Data segment.
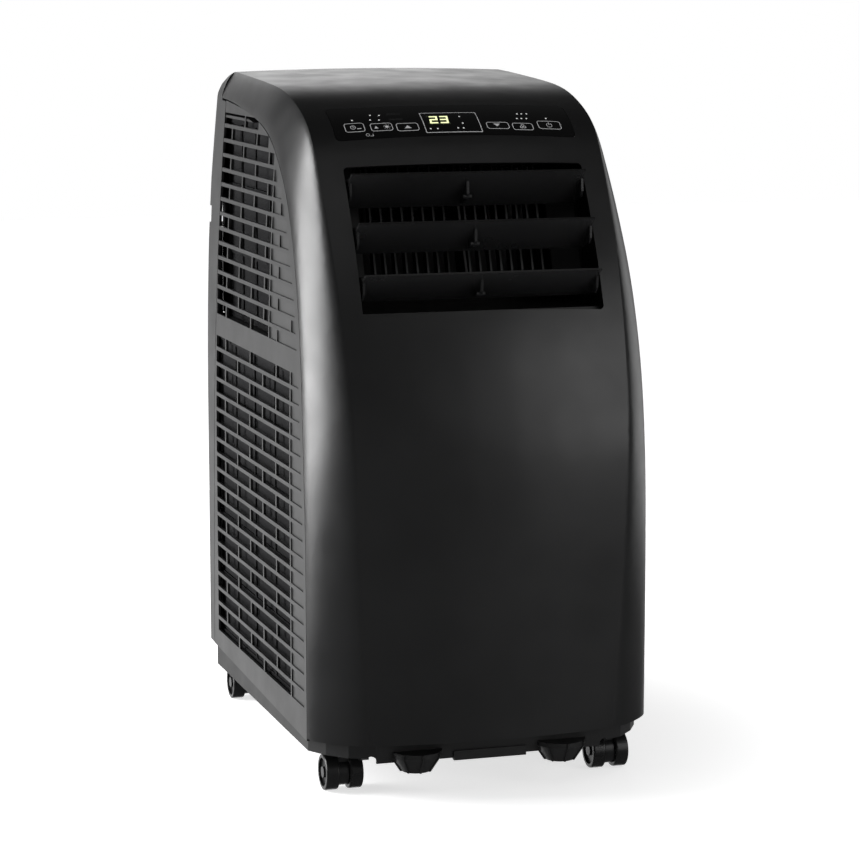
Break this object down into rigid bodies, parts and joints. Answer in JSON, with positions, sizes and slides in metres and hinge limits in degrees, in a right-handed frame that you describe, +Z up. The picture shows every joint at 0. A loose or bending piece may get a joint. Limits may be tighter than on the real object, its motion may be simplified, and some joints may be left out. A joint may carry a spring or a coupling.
{
  "type": "portable air conditioner",
  "caption": "Upright portable air conditioner on swivel casters, with an arched front, swinging outlet louvres, touch panel, side intake grilles and a rear exhaust collar.",
  "frame": {"origin": "on the floor under the middle of the outer box", "axes": "+Z up, +X to the right seen from the front, +Y to the back"},
  "size_m": [0.3166, 0.4353, 0.6235],
  "materials": {
    "shell_plastic": "satin",
    "base_plastic": "satin",
    "panel_gloss": "gloss",
    "screw_steel": "polished",
    "circuit_board": "satin",
    "display_plastic": "gloss",
    "duct_plastic": "matte",
    "louvre_plastic": "satin",
    "motor_steel": "satin",
    "fin_aluminium": "satin",
    "fan_plastic": "satin",
    "compressor_paint": "satin",
    "rubber": "matte",
    "copper": "satin",
    "switch_plastic": "satin",
    "box_steel": "satin",
    "filter_mesh": "matte",
    "plug_plastic": "satin",
    "caster_plastic": "satin",
    "axle_steel": "satin",
    "wheel_plastic": "satin"
  },
  "bodies": {
    "casing": {"front_cover": "shell_plastic", "control_panel_lens": "panel_gloss", "right_side_panel": "shell_plastic", "left_side_panel": "shell_plastic", "rear_cover": "shell_plastic", "base_pan": "base_plastic", "cover_screws": "screw_steel", "control_board": "circuit_board", "display_module": "display_plastic", "outlet_duct": "duct_plastic", "outlet_guard": "duct_plastic", "louvre_motor": "motor_steel", "evaporator_coil": "fin_aluminium", "evaporator_scroll": "duct_plastic", "evaporator_motor": "motor_steel", "partition_deck": "base_plastic", "condenser_coil": "fin_aluminium", "condenser_scroll": "duct_plastic", "condenser_motor": "motor_steel", "exhaust_duct": "duct_plastic", "exhaust_collar": "duct_plastic", "compressor": "compressor_paint", "compressor_mounts": "rubber", "refrigerant_pipes": "copper", "slinger_motor": "motor_steel", "float_switch": "switch_plastic", "electrical_box": "box_steel", "run_capacitor": "switch_plastic", "lower_drain_spout": "base_plastic", "cord_gland": "plug_plastic"},
    "louvre_middle": {"louvre_middle": "louvre_plastic"},
    "louvre_top": {"louvre_top": "louvre_plastic"},
    "louvre_bottom": {"louvre_bottom": "louvre_plastic"},
    "louvre_link": {"louvre_link": "louvre_plastic"},
    "evaporator_blower": {"evaporator_blower": "fan_plastic"},
    "condenser_blower": {"condenser_blower": "fan_plastic"},
    "water_slinger": {"water_slinger": "fan_plastic"},
    "float": {"float": "switch_plastic"},
    "lower_filter_left": {"lower_filter_left": "filter_mesh"},
    "lower_filter_right": {"lower_filter_right": "filter_mesh"},
    "upper_filter_left": {"upper_filter_left": "filter_mesh"},
    "upper_filter_right": {"upper_filter_right": "filter_mesh"},
    "upper_drain_plug": {"upper_drain_plug": "plug_plastic"},
    "lower_drain_plug": {"lower_drain_plug": "plug_plastic"},
    "caster_front_left": {"caster_hood_front_left": "caster_plastic", "caster_axle_front_left": "axle_steel"},
    "caster_wheel_front_left_outer": {"caster_wheel_front_left_outer": "wheel_plastic"},
    "caster_wheel_front_left_inner": {"caster_wheel_front_left_inner": "wheel_plastic"},
    "caster_front_right": {"caster_hood_front_right": "caster_plastic", "caster_axle_front_right": "axle_steel"},
    "caster_wheel_front_right_outer": {"caster_wheel_front_right_outer": "wheel_plastic"},
    "caster_wheel_front_right_inner": {"caster_wheel_front_right_inner": "wheel_plastic"},
    "caster_rear_left": {"caster_hood_rear_left": "caster_plastic", "caster_axle_rear_left": "axle_steel"},
    "caster_wheel_rear_left_outer": {"caster_wheel_rear_left_outer": "wheel_plastic"},
    "caster_wheel_rear_left_inner": {"caster_wheel_rear_left_inner": "wheel_plastic"},
    "caster_rear_right": {"caster_hood_rear_right": "caster_plastic", "caster_axle_rear_right": "axle_steel"},
    "caster_wheel_rear_right_outer": {"caster_wheel_rear_right_outer": "wheel_plastic"},
    "caster_wheel_rear_right_inner": {"caster_wheel_rear_right_inner": "wheel_plastic"}
  },
  "joints": [
    {"name": "louvre_middle_swing", "type": "hinge", "parent": "casing", "child": "louvre_middle", "pos_m": [0, -0.13662, 0.49022], "axis": [1, 0, 0], "range_deg": [-30, 20]},
    {"name": "louvre_top_swing", "type": "hinge", "parent": "casing", "child": "louvre_top", "pos_m": [0, -0.11341, 0.52853], "axis": [1, 0, 0], "range_deg": [-30, 20]},
    {"name": "louvre_bottom_swing", "type": "hinge", "parent": "casing", "child": "louvre_bottom", "pos_m": [0, -0.15438, 0.44934], "axis": [1, 0, 0], "range_deg": [-30, 20]},
    {"name": "louvre_link_swing", "type": "hinge", "parent": "louvre_middle", "child": "louvre_link", "pos_m": [-0.1114, -0.12462, 0.49022], "axis": [1, 0, 0], "range_deg": [-20, 30]},
    {"name": "evaporator_blower_spin", "type": "hinge", "parent": "casing", "child": "evaporator_blower", "pos_m": [0, -0.0015, 0.482], "axis": [1, 0, 0], "continuous": true},
    {"name": "condenser_blower_spin", "type": "hinge", "parent": "casing", "child": "condenser_blower", "pos_m": [0.055, -0.0415, 0.205], "axis": [1, 0, 0], "continuous": true},
    {"name": "water_slinger_spin", "type": "hinge", "parent": "casing", "child": "water_slinger", "pos_m": [-0.06, 0.0415, 0.084], "axis": [0, 1, 0], "continuous": true},
    {"name": "float_rise", "type": "slide", "parent": "casing", "child": "float", "axis": [0, 0, 1], "range_m": [0, 0.012]},
    {"name": "lower_filter_left_pull", "type": "slide", "parent": "casing", "child": "lower_filter_left", "axis": [0, 1, 0], "range_m": [0, 0.28]},
    {"name": "lower_filter_right_pull", "type": "slide", "parent": "casing", "child": "lower_filter_right", "axis": [0, 1, 0], "range_m": [0, 0.28]},
    {"name": "upper_filter_left_pull", "type": "slide", "parent": "casing", "child": "upper_filter_left", "axis": [0, 1, 0], "range_m": [0, 0.22]},
    {"name": "upper_filter_right_pull", "type": "slide", "parent": "casing", "child": "upper_filter_right", "axis": [0, 1, 0], "range_m": [0, 0.22]},
    {"name": "upper_drain_plug_pull", "type": "slide", "parent": "casing", "child": "upper_drain_plug", "axis": [0, 1, 0], "range_m": [0, 0.036]},
    {"name": "lower_drain_plug_pull", "type": "slide", "parent": "casing", "child": "lower_drain_plug", "axis": [0, 1, 0], "range_m": [0, 0.036]},
    {"name": "caster_front_left_swivel", "type": "hinge", "parent": "casing", "child": "caster_front_left", "pos_m": [-0.125, -0.1475, 0.034], "axis": [0, 0, 1], "continuous": true},
    {"name": "caster_wheel_front_left_outer_spin", "type": "hinge", "parent": "caster_front_left", "child": "caster_wheel_front_left_outer", "pos_m": [-0.125, -0.1535, 0.0164], "axis": [1, 0, 0], "continuous": true},
    {"name": "caster_wheel_front_left_inner_spin", "type": "hinge", "parent": "caster_front_left", "child": "caster_wheel_front_left_inner", "pos_m": [-0.125, -0.1535, 0.0164], "axis": [1, 0, 0], "continuous": true},
    {"name": "caster_front_right_swivel", "type": "hinge", "parent": "casing", "child": "caster_front_right", "pos_m": [0.125, -0.1475, 0.034], "axis": [0, 0, 1], "continuous": true},
    {"name": "caster_wheel_front_right_outer_spin", "type": "hinge", "parent": "caster_front_right", "child": "caster_wheel_front_right_outer", "pos_m": [0.125, -0.1535, 0.0164], "axis": [1, 0, 0], "continuous": true},
    {"name": "caster_wheel_front_right_inner_spin", "type": "hinge", "parent": "caster_front_right", "child": "caster_wheel_front_right_inner", "pos_m": [0.125, -0.1535, 0.0164], "axis": [1, 0, 0], "continuous": true},
    {"name": "caster_rear_left_swivel", "type": "hinge", "parent": "casing", "child": "caster_rear_left", "pos_m": [-0.125, 0.2025, 0.034], "axis": [0, 0, 1], "continuous": true},
    {"name": "caster_wheel_rear_left_outer_spin", "type": "hinge", "parent": "caster_rear_left", "child": "caster_wheel_rear_left_outer", "pos_m": [-0.125, 0.1965, 0.0164], "axis": [1, 0, 0], "continuous": true},
    {"name": "caster_wheel_rear_left_inner_spin", "type": "hinge", "parent": "caster_rear_left", "child": "caster_wheel_rear_left_inner", "pos_m": [-0.125, 0.1965, 0.0164], "axis": [1, 0, 0], "continuous": true},
    {"name": "caster_rear_right_swivel", "type": "hinge", "parent": "casing", "child": "caster_rear_right", "pos_m": [0.125, 0.2025, 0.034], "axis": [0, 0, 1], "continuous": true},
    {"name": "caster_wheel_rear_right_outer_spin", "type": "hinge", "parent": "caster_rear_right", "child": "caster_wheel_rear_right_outer", "pos_m": [0.125, 0.1965, 0.0164], "axis": [1, 0, 0], "continuous": true},
    {"name": "caster_wheel_rear_right_inner_spin", "type": "hinge", "parent": "caster_rear_right", "child": "caster_wheel_rear_right_inner", "pos_m": [0.125, 0.1965, 0.0164], "axis": [1, 0, 0], "continuous": true}
  ],
  "couplings": [
    {"joint": "louvre_top_swing", "follows": "louvre_middle_swing", "ratio": 1},
    {"joint": "louvre_bottom_swing", "follows": "louvre_middle_swing", "ratio": 1},
    {"joint": "louvre_link_swing", "follows": "louvre_middle_swing", "ratio": -1}
  ]
}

Problem.
Select all lines in the listing that include the word "with".

The reply.
Break this object down into rigid bodies, parts and joints. Answer in JSON, with positions, sizes and slides in metres and hinge limits in degrees, in a right-handed frame that you describe, +Z up. The picture shows every joint at 0. A loose or bending piece may get a joint. Limits may be tighter than on the real object, its motion may be simplified, and some joints may be left out. A joint may carry a spring or a coupling.
  "caption": "Upright portable air conditioner on swivel casters, with an arched front, swinging outlet louvres, touch panel, side intake grilles and a rear exhaust collar.",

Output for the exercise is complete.